Goal of the exercise:
Transcribe word for word only the span whose first line is the one with "Continue the three.js" and whose last line is the one with "const mixer = new THREE.Group();"; both of those lines belong to it.
## start Stored records
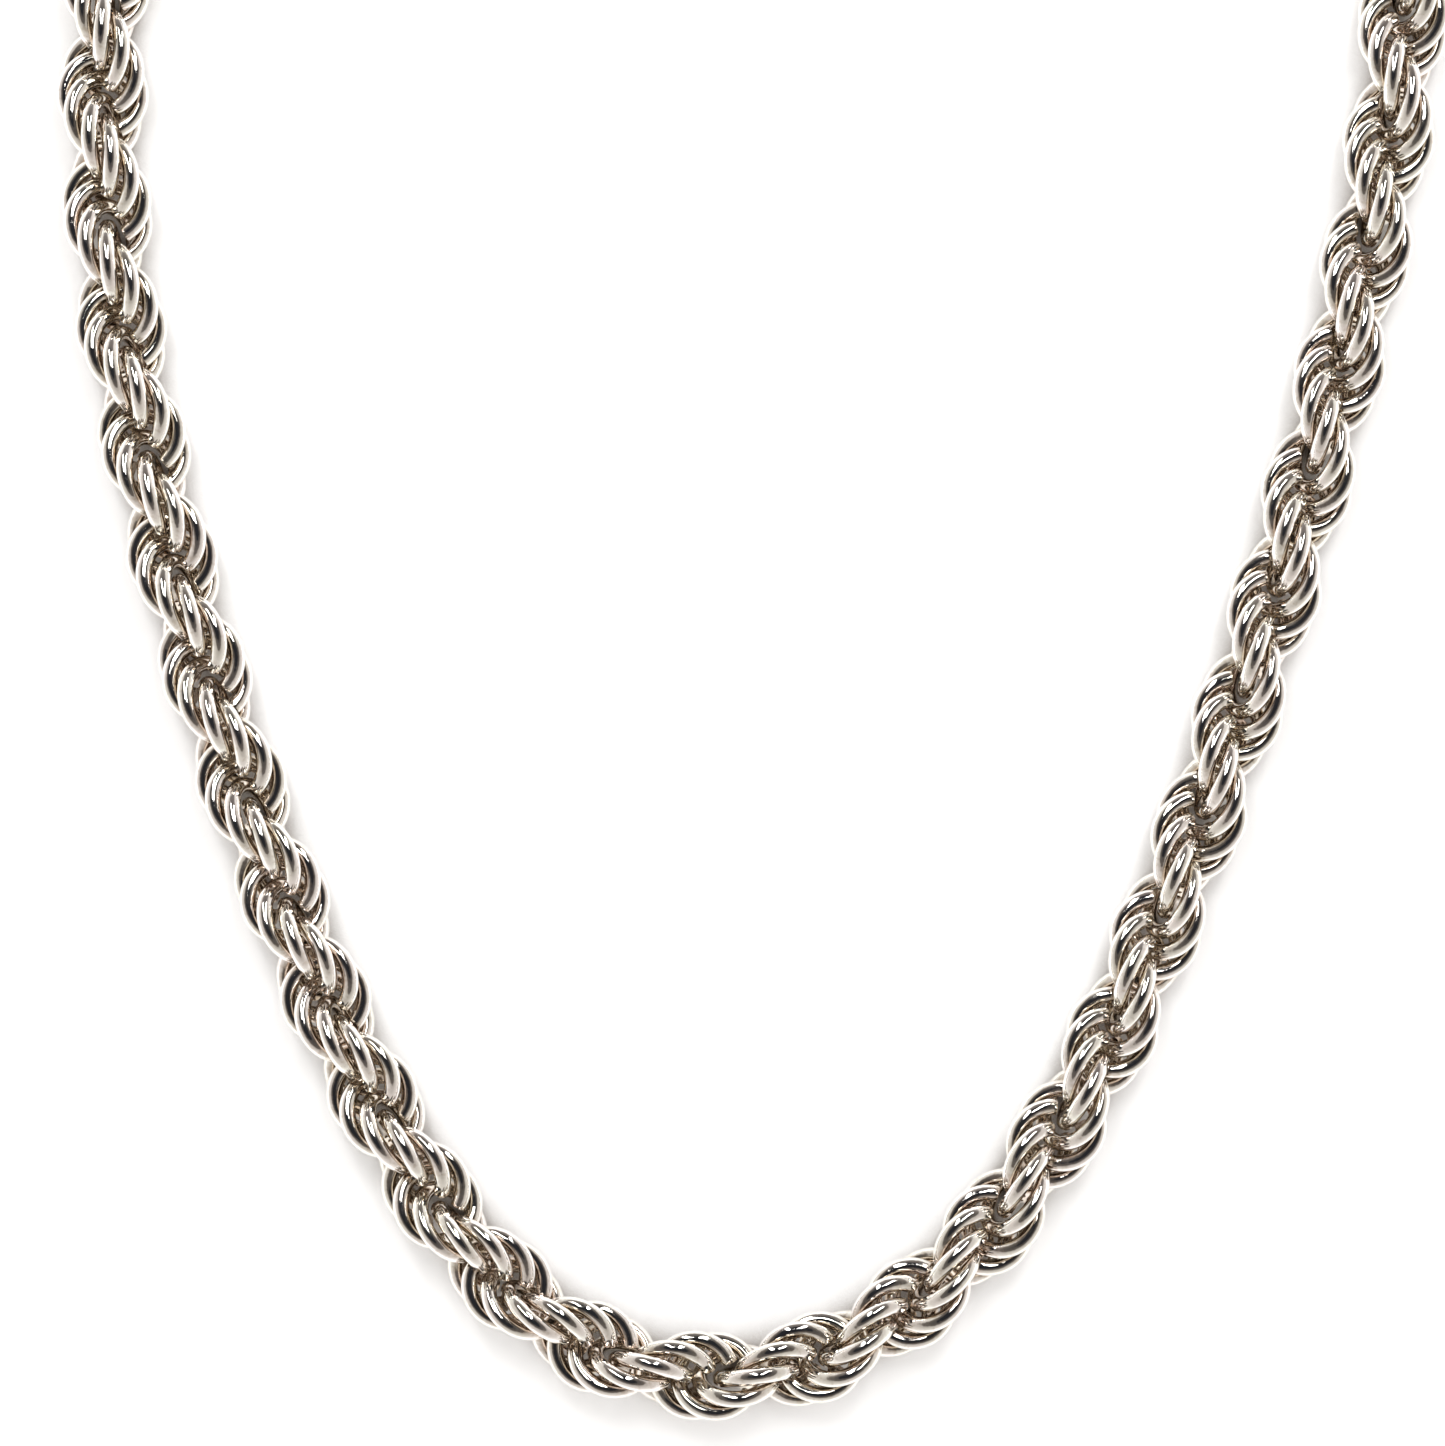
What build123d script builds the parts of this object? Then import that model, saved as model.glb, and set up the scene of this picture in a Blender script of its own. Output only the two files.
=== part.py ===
## end Stored records
## start Stored records
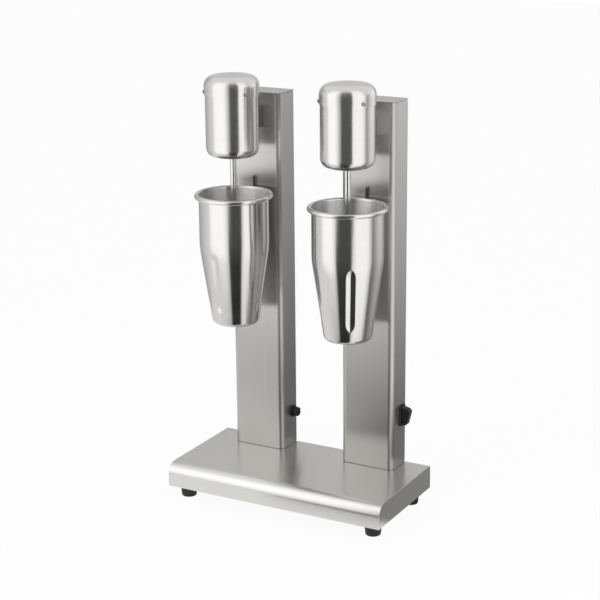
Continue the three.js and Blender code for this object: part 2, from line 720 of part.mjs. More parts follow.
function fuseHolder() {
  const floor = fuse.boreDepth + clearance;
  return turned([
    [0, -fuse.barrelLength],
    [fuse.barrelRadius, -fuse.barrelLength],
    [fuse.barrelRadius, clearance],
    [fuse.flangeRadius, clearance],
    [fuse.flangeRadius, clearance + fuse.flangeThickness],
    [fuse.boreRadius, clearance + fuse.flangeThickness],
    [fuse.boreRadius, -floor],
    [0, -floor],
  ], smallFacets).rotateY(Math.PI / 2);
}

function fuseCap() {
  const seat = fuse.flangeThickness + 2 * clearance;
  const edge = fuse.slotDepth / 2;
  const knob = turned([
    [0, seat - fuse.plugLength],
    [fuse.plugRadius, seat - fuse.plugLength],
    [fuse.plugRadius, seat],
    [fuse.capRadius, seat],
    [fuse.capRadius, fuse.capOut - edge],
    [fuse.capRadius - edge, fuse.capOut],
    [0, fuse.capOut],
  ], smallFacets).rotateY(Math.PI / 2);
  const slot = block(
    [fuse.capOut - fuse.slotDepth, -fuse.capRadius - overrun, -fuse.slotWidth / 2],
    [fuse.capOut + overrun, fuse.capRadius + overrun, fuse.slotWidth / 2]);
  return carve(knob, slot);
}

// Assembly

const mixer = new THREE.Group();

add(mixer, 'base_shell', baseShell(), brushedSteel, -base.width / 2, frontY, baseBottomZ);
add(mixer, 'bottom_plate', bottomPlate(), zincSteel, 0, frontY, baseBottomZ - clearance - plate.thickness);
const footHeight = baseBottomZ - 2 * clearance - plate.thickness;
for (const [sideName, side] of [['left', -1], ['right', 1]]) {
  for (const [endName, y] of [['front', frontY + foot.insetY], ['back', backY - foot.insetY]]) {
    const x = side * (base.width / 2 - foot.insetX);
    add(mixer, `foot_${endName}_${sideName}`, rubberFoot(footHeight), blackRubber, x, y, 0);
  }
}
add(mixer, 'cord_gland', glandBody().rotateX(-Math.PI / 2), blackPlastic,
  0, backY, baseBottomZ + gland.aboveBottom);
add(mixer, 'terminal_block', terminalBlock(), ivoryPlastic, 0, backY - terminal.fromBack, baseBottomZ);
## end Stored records
Result of this task:
Continue the three.js and Blender code for this object: part 2, from line 720 of part.mjs. More parts follow.
function fuseHolder() {
  const floor = fuse.boreDepth + clearance;
  return turned([
    [0, -fuse.barrelLength],
    [fuse.barrelRadius, -fuse.barrelLength],
    [fuse.barrelRadius, clearance],
    [fuse.flangeRadius, clearance],
    [fuse.flangeRadius, clearance + fuse.flangeThickness],
    [fuse.boreRadius, clearance + fuse.flangeThickness],
    [fuse.boreRadius, -floor],
    [0, -floor],
  ], smallFacets).rotateY(Math.PI / 2);
}

function fuseCap() {
  const seat = fuse.flangeThickness + 2 * clearance;
  const edge = fuse.slotDepth / 2;
  const knob = turned([
    [0, seat - fuse.plugLength],
    [fuse.plugRadius, seat - fuse.plugLength],
    [fuse.plugRadius, seat],
    [fuse.capRadius, seat],
    [fuse.capRadius, fuse.capOut - edge],
    [fuse.capRadius - edge, fuse.capOut],
    [0, fuse.capOut],
  ], smallFacets).rotateY(Math.PI / 2);
  const slot = block(
    [fuse.capOut - fuse.slotDepth, -fuse.capRadius - overrun, -fuse.slotWidth / 2],
    [fuse.capOut + overrun, fuse.capRadius + overrun, fuse.slotWidth / 2]);
  return carve(knob, slot);
}

// Assembly

const mixer = new THREE.Group();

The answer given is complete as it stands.